The Old Moor circuit has been the place to see interesting birds during this Autumn. Reports have reached me (thanks to the reporters!) of…
A kestrel hunting and consuming a shrew
A single egret returning
A kingfisher (three sightings over a couple of weeks)
While I was walking near East Hendred recently a herd of wild deer numbering well over a dozen crossed my path; I have never seen so many together other than in a formal Deer Park.
I was delighted to discover that the swallows nesting in my garden shed had four nestlings surprisingly late in the summer.
Less delightful has been a rash of bags containing dog faeces left along Blackberry Lane (the extension of School Lane). If the person responsible lives in the village and sees this, perhaps he or she might be shamed in to using the bins (the nearest one is just around the corner in Pembroke Lane).
This armour-plated alien invader is eating its way through wildlife in our waterways. The American Signal Crayfish is a massive threat to native species in rivers, lakes and ponds. It is a 150ml long killing machine and has already annihilated the smaller native White Claw crayfish from most of the waterways in the south of England. A voracious predator it will eat almost anything it finds including plants, invertebrates, snails, small fish and fish eggs. It is also a cannibal that makes a meal of its own young. The Signal also digs burrows up to three feet long in river banks where each year it lays more than 250 eggs at a time. At a time of increased flooding risk, the numbers and size of the burrows is increasingly causing river banks to collapse. Introduced in the 1970s and bred on farms for the restaurant trade a handful of escapers have now grown to an aquatic army numbering millions.
Signal Crayfish facts
1. The female breeds from the age of about two when it is 40mm long.
2. She breeds once a year and averages 275 eggs.
3. The eggs are fertilised by the male in October/November.
4. They are carried by the female folded within her tail until May when the young are released - if they can escape her jaws.
5. The Signal is bigger and more aggressive than our native crayfish.
6. They are less fussy in what they eat and more successful and rapidly colonise new areas.
7. The Signal carries a fungus which is fatal to native crayfish.
8. They can live up to 12 years.
If you manage to catch one, it is illegal to put it back. If you are going to go after these freshwater beastie’s in numbers, then you must obtain a license from the Environment Agency.
To cook, drop into salted boiling water for 5 minute for small ones, up to 10 minutes for big fellas. Cool quickly. There is meat in the tail and the big claws, don't bother with anything else. Best cold in a salad with mayo, don't use any strong flavoured sauce or dressing or you will kill the flavour. You will need about 15 crays per person.
Editors Note. It is advisable to purge (clean) Crayfish before eating them.
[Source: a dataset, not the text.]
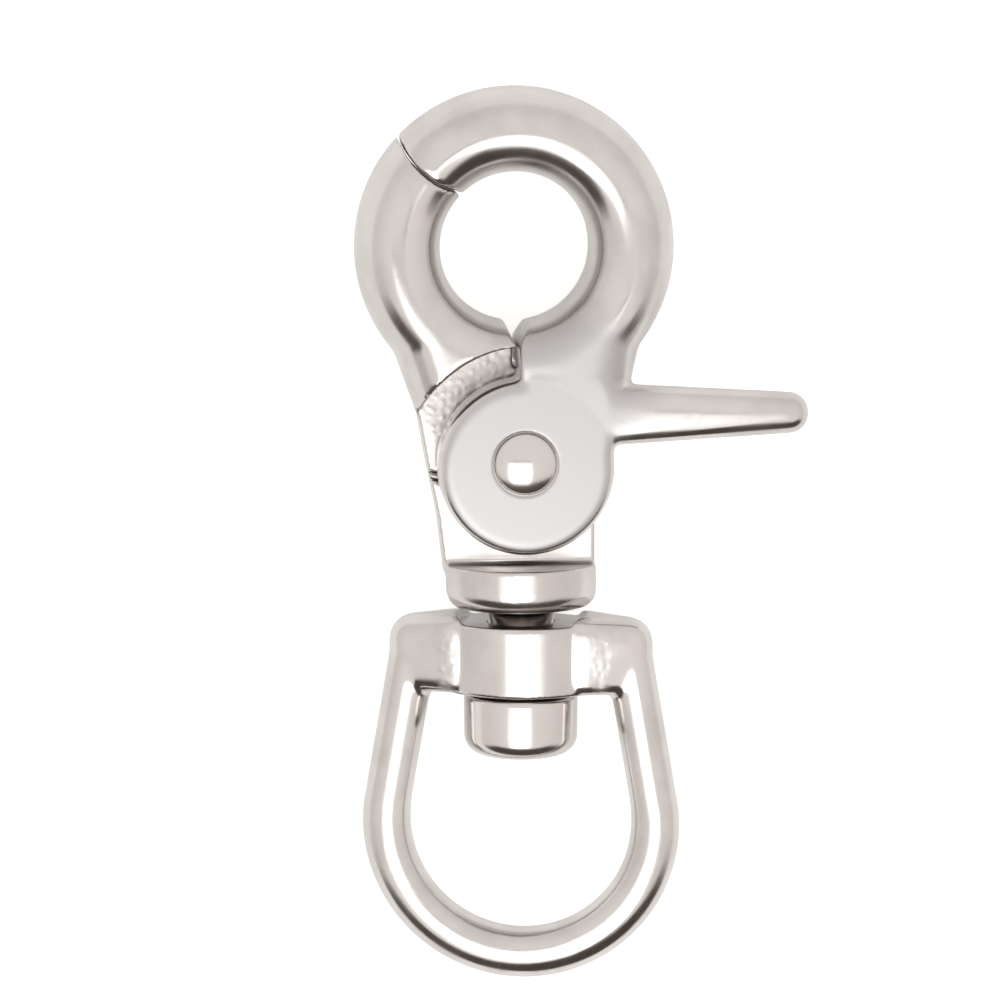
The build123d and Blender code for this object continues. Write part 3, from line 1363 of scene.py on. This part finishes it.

Purging helps rid the crayfish of impurities in their intestinal tract, not only to clean them to remove items such as mud and grass, to make them more palatable, but also to help ensure any toxins are removed. There are various sites on the web which explain the process.
Since mid-June there have been some developments concerning our bird-life:
The good news is that some mixed flocks of hirundine (swallows and house martins) have been seen around the village, although not in large numbers.
On the other hand we are pretty sure that the swallows in our shed have not bred this year. A recent article in a paper suggested that the lack of young families may have been due to the wet and cold weather of this Spring.
The picture of the trio of little egrets has caused much comment; it is important to clarify that it was published by courtesy of Sarah Keogh.
An unexpected bonus of a recent day trip to Bath was the sight of a family of peregrine falcon half way up the steeple of the Roman Catholic church by the river Avon. The Hawk and Owl Trust have 24-hour webcams at this site, and also on Norwich Cathedral. The youngsters are now flying, but you may be lucky to see them if you google ‘Bath Peregrine Falcon Project’ or the Trust’s site.
The decline in numbers of common birds continues, and is very worrying. The first report of Swallows in the area was on 10 May near Brook Farm. They were not reported in the High Street until 19 May, more than a month later than usual. At least swallows are nesting in my garden shed again.
The high spot of the last year was probably the fleeting appearance of no less than three little Egrets together along Pembroke Lane.
Among the families visiting my patio have been Blue Tits and Sparrows, but also alas a large one of Starlings, who seem to bully the smaller birds and eat enormous amounts of seed. I wonder why so many couples visit but do not bring their fledglings in to the garden – Blackbirds and Goldfinches for example.
Birds of prey all have similar plumage, and other features have to be used for identification. The forked tail and sheer size are sure signs of a Red Kite, for example; these magnificent birds are to be seen over the fields every day, but again have not actually bred in the old village. Ginny Seary and I have recently spotted a small predator in the field next to Mill Lane which is puzzling us; could it be a Merlin or a Hobby?
Ginny’s dog-walks towards the A34 have revealed fox cubs, deer and even a badger on one occasion.